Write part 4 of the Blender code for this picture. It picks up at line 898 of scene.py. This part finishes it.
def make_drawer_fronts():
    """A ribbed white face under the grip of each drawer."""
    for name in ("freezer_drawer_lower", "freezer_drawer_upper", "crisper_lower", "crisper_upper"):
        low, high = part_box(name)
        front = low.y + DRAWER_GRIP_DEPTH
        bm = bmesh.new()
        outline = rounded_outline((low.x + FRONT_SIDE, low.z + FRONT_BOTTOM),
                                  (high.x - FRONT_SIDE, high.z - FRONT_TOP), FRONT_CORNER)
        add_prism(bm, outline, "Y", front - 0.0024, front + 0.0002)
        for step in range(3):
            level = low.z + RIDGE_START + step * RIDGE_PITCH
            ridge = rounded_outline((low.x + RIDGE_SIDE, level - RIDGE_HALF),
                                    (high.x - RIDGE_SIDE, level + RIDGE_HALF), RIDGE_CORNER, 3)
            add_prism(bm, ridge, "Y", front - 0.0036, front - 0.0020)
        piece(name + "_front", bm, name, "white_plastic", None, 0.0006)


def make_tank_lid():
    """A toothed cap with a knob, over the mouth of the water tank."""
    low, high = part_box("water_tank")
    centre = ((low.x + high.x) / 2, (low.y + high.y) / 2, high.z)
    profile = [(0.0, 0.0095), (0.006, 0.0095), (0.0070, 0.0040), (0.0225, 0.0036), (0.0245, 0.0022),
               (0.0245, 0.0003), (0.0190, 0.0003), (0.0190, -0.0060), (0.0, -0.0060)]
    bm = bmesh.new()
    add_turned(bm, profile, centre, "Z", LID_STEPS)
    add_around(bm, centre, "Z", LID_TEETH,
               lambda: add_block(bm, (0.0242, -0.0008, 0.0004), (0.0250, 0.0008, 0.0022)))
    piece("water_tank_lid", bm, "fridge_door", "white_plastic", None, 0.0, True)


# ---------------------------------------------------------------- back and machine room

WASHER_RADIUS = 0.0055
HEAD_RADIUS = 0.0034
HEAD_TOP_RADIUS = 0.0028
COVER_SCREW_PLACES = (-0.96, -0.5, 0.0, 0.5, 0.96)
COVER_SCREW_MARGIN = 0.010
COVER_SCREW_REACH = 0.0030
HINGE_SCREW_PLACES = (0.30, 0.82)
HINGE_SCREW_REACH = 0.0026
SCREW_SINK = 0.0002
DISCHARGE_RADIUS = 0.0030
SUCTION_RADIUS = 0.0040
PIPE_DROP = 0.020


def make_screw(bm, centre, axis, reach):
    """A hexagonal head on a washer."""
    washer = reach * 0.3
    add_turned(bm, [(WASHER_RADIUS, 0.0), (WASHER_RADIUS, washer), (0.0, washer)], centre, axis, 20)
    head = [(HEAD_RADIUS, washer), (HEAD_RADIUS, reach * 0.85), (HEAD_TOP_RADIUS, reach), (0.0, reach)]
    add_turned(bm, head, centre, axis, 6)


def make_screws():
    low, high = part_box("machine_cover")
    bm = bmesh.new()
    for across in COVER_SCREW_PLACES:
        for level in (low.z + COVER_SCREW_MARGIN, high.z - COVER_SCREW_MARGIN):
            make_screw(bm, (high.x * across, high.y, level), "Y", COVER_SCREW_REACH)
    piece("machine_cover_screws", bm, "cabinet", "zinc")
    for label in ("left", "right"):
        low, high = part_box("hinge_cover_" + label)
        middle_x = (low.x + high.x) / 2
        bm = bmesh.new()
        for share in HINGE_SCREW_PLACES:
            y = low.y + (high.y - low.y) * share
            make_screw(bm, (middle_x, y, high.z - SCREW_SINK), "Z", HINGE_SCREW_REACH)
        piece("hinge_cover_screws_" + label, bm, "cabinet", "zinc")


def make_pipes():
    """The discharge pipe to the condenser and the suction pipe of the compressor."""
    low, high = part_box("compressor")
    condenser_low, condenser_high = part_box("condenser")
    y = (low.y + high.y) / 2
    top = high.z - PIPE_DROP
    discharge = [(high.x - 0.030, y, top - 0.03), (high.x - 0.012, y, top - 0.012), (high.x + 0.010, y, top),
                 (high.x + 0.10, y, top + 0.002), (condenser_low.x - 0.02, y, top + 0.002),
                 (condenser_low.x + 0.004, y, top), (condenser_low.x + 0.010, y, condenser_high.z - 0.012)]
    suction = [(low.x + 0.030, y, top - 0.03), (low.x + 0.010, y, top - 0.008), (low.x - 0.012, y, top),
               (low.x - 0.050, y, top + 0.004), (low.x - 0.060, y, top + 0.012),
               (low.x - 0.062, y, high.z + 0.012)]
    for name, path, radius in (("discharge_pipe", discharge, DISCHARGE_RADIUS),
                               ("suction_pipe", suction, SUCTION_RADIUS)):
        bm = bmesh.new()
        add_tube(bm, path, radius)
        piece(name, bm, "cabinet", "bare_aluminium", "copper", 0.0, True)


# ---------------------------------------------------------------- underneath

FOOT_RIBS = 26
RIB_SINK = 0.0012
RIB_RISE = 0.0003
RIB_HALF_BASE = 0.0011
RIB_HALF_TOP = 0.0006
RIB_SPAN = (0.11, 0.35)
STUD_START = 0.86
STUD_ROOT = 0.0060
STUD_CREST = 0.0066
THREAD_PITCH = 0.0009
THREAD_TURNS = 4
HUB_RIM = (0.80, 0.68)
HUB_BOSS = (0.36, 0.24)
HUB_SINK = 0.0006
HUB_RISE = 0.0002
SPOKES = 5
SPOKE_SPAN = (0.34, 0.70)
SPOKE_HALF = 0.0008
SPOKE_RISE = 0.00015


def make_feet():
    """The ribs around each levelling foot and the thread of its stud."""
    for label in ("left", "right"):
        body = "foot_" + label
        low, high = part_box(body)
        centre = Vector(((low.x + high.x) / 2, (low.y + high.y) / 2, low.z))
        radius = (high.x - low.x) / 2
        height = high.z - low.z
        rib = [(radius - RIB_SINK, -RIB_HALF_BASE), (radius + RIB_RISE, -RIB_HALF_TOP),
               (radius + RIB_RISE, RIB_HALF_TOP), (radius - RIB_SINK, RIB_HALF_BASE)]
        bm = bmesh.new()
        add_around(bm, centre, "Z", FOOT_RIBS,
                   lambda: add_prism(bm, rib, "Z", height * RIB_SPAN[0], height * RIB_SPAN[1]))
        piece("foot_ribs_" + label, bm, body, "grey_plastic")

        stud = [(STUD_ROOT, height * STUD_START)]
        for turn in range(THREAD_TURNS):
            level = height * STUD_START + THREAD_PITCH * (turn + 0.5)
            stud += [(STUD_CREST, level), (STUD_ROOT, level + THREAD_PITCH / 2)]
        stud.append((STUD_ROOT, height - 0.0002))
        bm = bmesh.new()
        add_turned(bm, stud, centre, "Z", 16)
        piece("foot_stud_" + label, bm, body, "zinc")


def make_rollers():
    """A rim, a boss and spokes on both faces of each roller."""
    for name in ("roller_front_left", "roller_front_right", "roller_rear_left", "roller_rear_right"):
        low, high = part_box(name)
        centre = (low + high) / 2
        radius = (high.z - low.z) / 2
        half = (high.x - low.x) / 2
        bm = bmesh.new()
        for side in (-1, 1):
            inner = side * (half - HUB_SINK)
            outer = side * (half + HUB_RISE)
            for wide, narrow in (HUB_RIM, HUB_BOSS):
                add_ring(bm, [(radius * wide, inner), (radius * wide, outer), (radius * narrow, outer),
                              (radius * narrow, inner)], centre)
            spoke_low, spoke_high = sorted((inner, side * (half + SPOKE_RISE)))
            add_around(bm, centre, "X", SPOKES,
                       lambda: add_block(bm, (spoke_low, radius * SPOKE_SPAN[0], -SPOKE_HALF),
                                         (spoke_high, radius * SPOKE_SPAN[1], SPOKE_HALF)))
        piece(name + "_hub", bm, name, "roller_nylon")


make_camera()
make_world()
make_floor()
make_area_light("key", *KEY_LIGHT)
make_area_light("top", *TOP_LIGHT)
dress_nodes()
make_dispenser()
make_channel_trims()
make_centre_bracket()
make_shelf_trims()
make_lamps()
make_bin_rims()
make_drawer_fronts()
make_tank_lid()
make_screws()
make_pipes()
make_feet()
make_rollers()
+===+
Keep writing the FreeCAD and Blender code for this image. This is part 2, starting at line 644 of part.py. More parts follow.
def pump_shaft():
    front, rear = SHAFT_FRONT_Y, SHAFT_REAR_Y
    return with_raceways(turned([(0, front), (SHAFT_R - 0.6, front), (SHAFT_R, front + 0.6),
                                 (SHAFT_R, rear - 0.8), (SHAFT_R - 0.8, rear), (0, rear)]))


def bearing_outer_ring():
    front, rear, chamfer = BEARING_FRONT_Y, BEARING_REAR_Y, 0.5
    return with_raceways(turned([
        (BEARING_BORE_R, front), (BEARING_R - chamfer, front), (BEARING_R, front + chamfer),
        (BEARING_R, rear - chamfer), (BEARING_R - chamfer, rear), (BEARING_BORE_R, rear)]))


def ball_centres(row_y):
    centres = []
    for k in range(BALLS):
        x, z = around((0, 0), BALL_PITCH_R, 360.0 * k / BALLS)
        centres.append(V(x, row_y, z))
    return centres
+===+
Directive >>
Each line from the line with "Write part 4" to the line with "None, 0.0, True)" is to be echoed exactly; both boundary lines are included, and nothing else is to be output.

Final result >>
Write part 4 of the Blender code for this picture. It picks up at line 898 of scene.py. This part finishes it.
def make_drawer_fronts():
    """A ribbed white face under the grip of each drawer."""
    for name in ("freezer_drawer_lower", "freezer_drawer_upper", "crisper_lower", "crisper_upper"):
        low, high = part_box(name)
        front = low.y + DRAWER_GRIP_DEPTH
        bm = bmesh.new()
        outline = rounded_outline((low.x + FRONT_SIDE, low.z + FRONT_BOTTOM),
                                  (high.x - FRONT_SIDE, high.z - FRONT_TOP), FRONT_CORNER)
        add_prism(bm, outline, "Y", front - 0.0024, front + 0.0002)
        for step in range(3):
            level = low.z + RIDGE_START + step * RIDGE_PITCH
            ridge = rounded_outline((low.x + RIDGE_SIDE, level - RIDGE_HALF),
                                    (high.x - RIDGE_SIDE, level + RIDGE_HALF), RIDGE_CORNER, 3)
            add_prism(bm, ridge, "Y", front - 0.0036, front - 0.0020)
        piece(name + "_front", bm, name, "white_plastic", None, 0.0006)


def make_tank_lid():
    """A toothed cap with a knob, over the mouth of the water tank."""
    low, high = part_box("water_tank")
    centre = ((low.x + high.x) / 2, (low.y + high.y) / 2, high.z)
    profile = [(0.0, 0.0095), (0.006, 0.0095), (0.0070, 0.0040), (0.0225, 0.0036), (0.0245, 0.0022),
               (0.0245, 0.0003), (0.0190, 0.0003), (0.0190, -0.0060), (0.0, -0.0060)]
    bm = bmesh.new()
    add_turned(bm, profile, centre, "Z", LID_STEPS)
    add_around(bm, centre, "Z", LID_TEETH,
               lambda: add_block(bm, (0.0242, -0.0008, 0.0004), (0.0250, 0.0008, 0.0022)))
    piece("water_tank_lid", bm, "fridge_door", "white_plastic", None, 0.0, True)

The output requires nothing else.